The Probability of Blue Eyes
While reading White Teeth, I was completely stunned by Archie’s reaction to his wife Clara’s pregnancy. His thrilled attitude was completely expected and welcomed, but it is when she mentions that their baby (as a half black and half white child) that “anything could happen” (57). Clara mentions in passing that it “might be blue-eyed” and Archie elatedly grabs on to this idea. He is shocked and pleased that “any piece of him slugging it out in the gene pool with a piece of Clara” could WIN (57). He then goes on to tell his co-workers that the baby is blue eyed – which clearly he has no way of knowing before the birth of the baby. The fact that a small “white” trait could last in the gene pool makes Archie thrilled.
The strange culture that Zadie Smith represents in White Teeth is very much so built around racial culture. The characters’ pasts are built upon their skin color, and although Archie marries a black Jamaican girl he is severely judged for doing so. His family and friends refuse (except for two) to attend their wedding, and he is left out of social functions at work because of his wife’s race. The secretary pages the boss speaking about Archie and says “Yes, Mr. Hero, he’s right here, he’s just found out he’s going to be a daddy… yes, it’ll have blue eyes, apparently… yes, that’s what I said, something to do with genes, I suppose…” (59).

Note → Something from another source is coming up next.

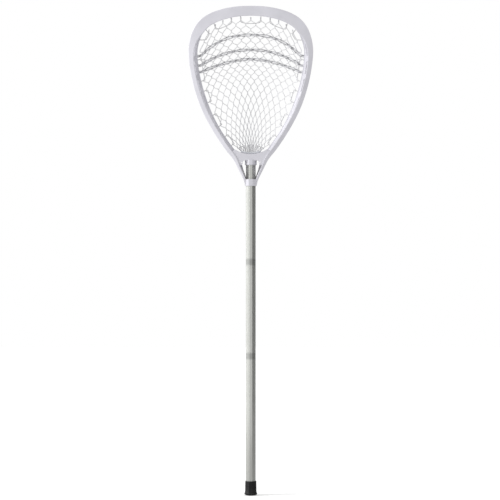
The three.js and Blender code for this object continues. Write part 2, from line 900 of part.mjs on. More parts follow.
// The place inside a cell where a string lies beside a join at the edge of the net.
function besideJoin(row, column) {
  const join = new THREE.Vector3().subVectors(flatPoint(row - 1, column), flatPoint(row + 1, column));
  const cell = column + 0.5 * Math.sign(netColumns / 2 - column);
  const inwards = flatPoint(row, cell).sub(flatPoint(row, column)).normalize();
  const reach = laceReach / Math.sin(inwards.angleTo(join));
  return flatPoint(row, column).addScaledVector(inwards, reach);
}

// The place inside a cell where a string lies in the corner below a join of the first row.
function belowJoin(column) {
  const corner = flatPoint(netJoinLengthShare / 2, column);
  const side = (c) => flatPoint(1 - netJoinLengthShare / 2, c).sub(corner).normalize();
  const [a, b] = [side(column - 0.5), side(column + 0.5)];
  const middle = new THREE.Vector3().addVectors(a, b).normalize();
  const reach = (laceReach - netJoin / 2 + netCord / 2) / Math.sin(a.angleTo(middle));
  return corner.addScaledVector(middle, reach);
}

const tieShares = [0.4, 0.6, 0.8, 1]; // of the way from the wall to the eye, over the net

function wallTie(join, eye) {
  const s = wallAt(join);
  const inner = place(s, s.inset + s.rail, 0);
  const passed = tieShares.map((t) => offNet(inner.clone().lerp(eye, t), -laceRoom).y);
  const depth = Math.min(s.rear - laceHoleFromRear, ...passed);
  return {
    s,
    depth,
    outer: place(s, s.inset - gap - laceRadius, depth),
    mouth: place(s, s.inset + s.rail + laceRadius, depth),
    front: eye.clone().setY(depth),
    eye,
  };
}

// The way of a string outside the frame, from one hole to the next.
function outsideRun(a, b, steps) {
  return Array.from({ length: steps }, (_, i) => {
    const s = station(THREE.MathUtils.lerp(a.s.along, b.s.along, (i + 1) / (steps + 1)));
    return place(s, s.inset - gap - laceRadius, s.rear - laceHoleFromRear);
  });
}

// A string through pairs of ties: in at the first of a pair, behind the net, and out at the
// second. Between pairs it runs outside.
function laced(pairs, steps) {
  const points = [];
  pairs.forEach(({ from, between, to }, i) => {
    if (i > 0 && steps) points.push(...outsideRun(pairs[i - 1].to, from, steps));
    points.push(from.outer, from.mouth, from.front, behind(from.eye));
    points.push(...between, behind(to.eye), to.front, to.mouth, to.outer);
  });
  return cord(points, laceRadius, laceSides, [laceKnot, laceKnot]);
}

function topTie(column) {
  return wallTie(flatPoint(0, column), belowJoin(column));
}

function sideTie(row, right) {
  const start = row % 2 ? 0.5 : 0;
  const column = right ? netColumns - start : start;
  return wallTie(flatPoint(row, column), besideJoin(row, column));
}

const topPairs = [
  { from: sideTie(1, false), between: [], to: topTie(1) },
  ...[[2, 4], [5, 7], [8, 10]].map(([a, b]) => {
    const [from, to] = [topTie(a), topTie(b)];
    const between = [0.25, 0.5, 0.75].map((t) => {
      const column = THREE.MathUtils.lerp(a, b, t);
      return behind(flatPoint(1, column).lerp(from.eye.clone().lerp(to.eye, t), 0.5));
    });
    return { from, between, to };
  }),
  { from: topTie(netColumns - 1), between: [], to: sideTie(1, true) },
];

// The side string stands off further where it passes behind the shooting cords.
const shooterWave = netThickness / 2 + gap + shooterRadius + shooterSpread;
const besideShooters = shooterWave + shooterRadius + gap + laceRadius + laceSlack;

function sidePair(a, b, right) {
  const between = [];
  const room = shooterRows.some((row) => row > a && row < b) ? besideShooters : laceRoom + laceSlack;
  for (let row = a + 1; row < b; row++) {
    const spot = besideJoin(row, right ? netColumns : 0);
    between.push(behind(spot, room));
  }
  return { from: sideTie(a, right), between, to: sideTie(b, right) };
}

const sidePairRows = [[4, 10], [12, 14], [16, 18], [20, 22]];
const sidePairs = [false, true].map((right) => sidePairRows.map(([a, b]) => sidePair(a, b, right)));

// The bottom string comes up through the shelf.
function shelfTie(column) {
  const tie = netPoint(netRows, column);
  const eyeRow = netRows - 1;
  const depth = tie.y - laceRoom - shelfHoleFromNet;
  const at = (height) => new THREE.Vector3(tie.x, depth, height);
  return {
    plate: at(stopHeight(tie.x, shelfPlate / 2)),
    outer: at(stopHeight(tie.x, shelfPlate) - gap - laceRadius),
    mouth: at(stopHeight(tie.x)),
    front: flatPoint(eyeRow, column).setY(depth),
    eye: flatPoint(eyeRow, column),
  };
}

const bottomPairs = [[1, 3], [5, 7], [9, 11]].map(([a, b]) => ({
  from: shelfTie(a),
  between: [behind(flatPoint(netRows - 1, (a + b) / 2))],
  to: shelfTie(b),
}));

function shelfHole({ plate }) {
  const length = 4 * shelfPlate;
  const hole = new THREE.CylinderGeometry(laceHoleRadius, laceHoleRadius, length, laceHoleSides);
  return solidOf(hole.rotateX(Math.PI / 2).translate(plate.x, plate.y, plate.z));
}

// Shooting cords: each is one cord, woven through a row of joins and back, with both ends knotted
// outside the left wall.
const shooterLift = shooterRadius + (shooterSpread + gap) / 2;
const knotLift = shooterKnot + gap / 2; // from the middle of the pair to a knot
const joinShare = 0.38; // of a column, on either side of a join, where a cord lies against it
const edgeShare = 0.15; // of a column, beyond a join at the net's edge

function shooterColumns(row) {
  const start = row % 2 ? 0.5 : 0;
  return Array.from({ length: netColumns + 1 - 2 * start }, (_, i) => start + i);
}

function shooterEnd(row, column) {
  const s = wallAt(flatPoint(row, column));
  const upwards = Math.sign(s.heading.z);
  return { s, depth: s.rear - laceHoleFromRear, upwards };
}

function shooterRun(row, level) {
  const points = [];
  shooterColumns(row).forEach((c, i) => {
    const along = flatPoint(row, c + joinShare).sub(flatPoint(row, c - joinShare));
    const above = along.cross(back).normalize();
    for (const side of [-1, 1]) {
      const column = c + side * joinShare;
      const kept = THREE.MathUtils.clamp(column, -edgeShare, netColumns + edgeShare);
      const lifted = flatPoint(row, kept).addScaledVector(above, level * shooterLift);
      points.push(offNet(lifted, (i % 2 ? -1 : 1) * level * shooterWave));
    }
  });
  return points;
}

function makeShooter(row) {
  const [left, right] = [shooterEnd(row, 0), shooterEnd(row, netColumns)];
  const at = (end, inward, level) => place(end.s, inward, end.depth, end.upwards * level);
  const knot = (end, level) => at(end, end.s.inset - gap, level);
  const mouth = (end, level) => at(end, end.s.inset + end.s.rail + shooterRadius, level);
  const turn = (level) => at(right, right.s.inset - gap - shooterRadius, level);
  const points = [
    knot(left, knotLift),
    mouth(left, shooterLift),
    ...shooterRun(row, 1),
    mouth(right, shooterLift),
    turn(shooterLift),
    turn(-shooterLift),
    mouth(right, -shooterLift),
    ...shooterRun(row, -1).toReversed(),
    mouth(left, -shooterLift),
    knot(left, -knotLift),
  ];
  return cord(points, shooterRadius, shooterSides, [shooterKnot, shooterKnot]);
}

// A slot for both runs of a shooting cord.
function slotCutters(row) {
  return [0, netColumns].map((column) => {
    const { s, depth } = shooterEnd(row, column);
    const [w, h] = [knotLift + shooterRadius + gap, shooterRadius + gap];
    const rings = [s.inset - overrun, s.inset + s.rail + overrun].map((inward) =>
      [
        [-w, -h / 2],
        [-w + h / 2, -h],
        [w - h / 2, -h],
        [w, -h / 2],
        [w, h / 2],
        [w - h / 2, h],
        [-w + h / 2, h],
        [-w, h / 2],
      ].map(([slide, deep]) => place(s, inward, depth + deep, slide)),
    );
    return solidOf(loft(rings));
  });
}

function makeFrame() {
  let frame = makeRim()
    .add(sleeve(collarBottom, collarBottom + collarHeight, collarWall, collarFlare))
    .add(sleeve(socketTop - socketHeight, socketTop + socketWall, socketWall, 0))
    .add(sleeve(socketTop, shelfTop - shelfPlate / 2, -gap, 0))
    .add(makeShelf())
    .add(makeSpine());
  const bore = upright(shaftOutline(gap, 0), collarBottom - overrun, socketTop);
  const wallTies = [...topPairs, ...sidePairs.flat()].flatMap((pair) => [pair.from, pair.to]);
  const holes = wallTies.map(laceHole);
  const cutters = [solidOf(bore), screwHole(gap), ...windowCutters(), ...holes];
  cutters.push(...shooterRows.flatMap(slotCutters));
  cutters.push(...bottomPairs.flatMap((pair) => [shelfHole(pair.from), shelfHole(pair.to)]));
  for (const cutter of cutters) frame = frame.subtract(cutter);
  return frame;
}

// Assembly

const plastic = { color: 0xdad9e2, roughness: 0.36, metalness: 0 };
const alloy = { color: 0xb9bab5, roughness: 0.4, metalness: 0.8 };
const rubber = { color: 0x1d1d1f, roughness: 0.8, metalness: 0 };
const foam = { color: 0xb9bcc2, roughness: 0.95, metalness: 0 };
const steel = { color: 0x9a9b9c, roughness: 0.3, metalness: 1 };
const nylon = { color: 0xf0f0ec, roughness: 0.8, metalness: 0 };
const lace = { color: 0xc9c9cd, roughness: 0.85, metalness: 0 };

const stick = new THREE.Group();

function add(name, made, look) {
  const geometry = made.isBufferGeometry ? made : geometryOf(made);
  const mesh = new THREE.Mesh(geometry, new THREE.MeshStandardMaterial(look));
  mesh.name = name;
  stick.add(mesh);
}

add("head_frame", makeFrame(), plastic);
add("shaft", makeShaft(), alloy);
add("butt_cap", makeCap(), rubber);
add("throat_screw", makeScrew(), steel);
add("ball_stop_pad", makePad(), foam);
add("pocket_net", makeNet(), nylon);
add("top_string", laced(topPairs, 3), nylon);
add("sidewall_string_left", laced(sidePairs[0], 3), nylon);
add("sidewall_string_right", laced(sidePairs[1], 3), nylon);
add("bottom_string", laced(bottomPairs, 0), nylon);
shooterRows.forEach((row, i) => add("shooting_cord_" + (i + 1), makeShooter(row), lace));

export default stick;
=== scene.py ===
# A lacrosse goalie stick: a moulded head frame that carries a laced net pocket, a tube shaft and a
# rubber cap. Lengths are in millimetres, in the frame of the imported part: +Z runs from the butt to
# the head, -Y is the open face.
import math

import bmesh
import bpy
import numpy as np
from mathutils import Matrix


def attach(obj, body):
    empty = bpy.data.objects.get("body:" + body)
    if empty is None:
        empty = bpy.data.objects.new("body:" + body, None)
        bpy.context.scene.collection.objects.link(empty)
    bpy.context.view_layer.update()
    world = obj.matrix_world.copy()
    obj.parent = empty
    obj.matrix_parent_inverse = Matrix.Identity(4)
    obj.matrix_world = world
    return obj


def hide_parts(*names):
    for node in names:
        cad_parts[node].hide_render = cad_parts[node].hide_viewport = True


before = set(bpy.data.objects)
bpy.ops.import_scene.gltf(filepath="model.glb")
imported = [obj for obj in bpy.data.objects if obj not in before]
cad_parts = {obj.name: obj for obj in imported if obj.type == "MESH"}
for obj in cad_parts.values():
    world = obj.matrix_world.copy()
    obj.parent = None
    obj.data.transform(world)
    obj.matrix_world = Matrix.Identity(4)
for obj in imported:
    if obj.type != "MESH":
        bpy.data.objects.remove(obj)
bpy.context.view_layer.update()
mm = 0.001
print("stage: frame loaded,", len(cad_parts), "nodes")

stick = {
    "length": 1280,
    "headLength": 470,
    "headWidth": 326,
    "gap": 0.35,
    "collarBottom": 810,
    "shaftTop": 876,
}
gap = stick["gap"]
socketTop = stick["shaftTop"] + gap


def unit(v):
    return v / np.linalg.norm(v, axis=-1, keepdims=True)


def linked(name, data):
    thing = bpy.data.objects.new(name, data)
    bpy.context.scene.collection.objects.link(thing)
    return thing


def makePiece(name, points, faces, uv=None, sharpAngle=38):
    # uv holds a pair for each corner of each face, in face order
    mesh = bpy.data.meshes.new(name)
    mesh.from_pydata((np.asarray(points, float) * mm).tolist(), [], [[int(i) for i in f] for f in faces])
    if uv is not None:
        layer = mesh.uv_layers.new(name="UVMap")
        layer.data.foreach_set("uv", np.asarray(uv, np.float32).ravel())
    mesh.update()
    piece = linked(name, mesh)
    shadeByAngle(piece, sharpAngle)
    return piece


def reworked(piece, change):
    # runs a change on the piece's mesh
    made = bmesh.new()
    made.from_mesh(piece.data)
    change(made)
    made.to_mesh(piece.data)
    made.free()


def shadeByAngle(piece, angle):
    # smooth everywhere but at edges that turn by more than the angle
    def change(made):
        for edge in made.edges:
            edge.smooth = len(edge.link_faces) == 2 and edge.calc_face_angle(0) < math.radians(angle)
        for face in made.faces:
            face.smooth = True

    reworked(piece, change)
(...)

These few passages tell us a few things about the culture in England in 1974. First, that interracial couples were not the norm, or very socially accepted. Secondly, that education about genetics was low, as people seem to believe that you can tell a child’s eye color before birth. And third, that Aryan traits were desired in this day and age. Although Archie has no qualms about marrying Clara, he does have qualms about passing on his genes to a child that looks nothing like him. Granted, most parents want their children to possess some of their traits. You may call it narcissistic, but it is common to hear “Oh, he has his mother’s eyes!” about a newborn. The assumption that Clara’s dark skin, eyes, and hair would have dominant traits is not incorrect, but it is incorrect for people to assume that she does not possess some recessive ones too. Maybe it is because it is 1975, but people in this part of the book do not seem to be educated on genetics or how it works.
Zadie Smith is likely trying to point out the racism as well as the ignorance. I feel that she does a wonderful job here of portraying how these specific characters would react both culturally and personally to a situation such as this.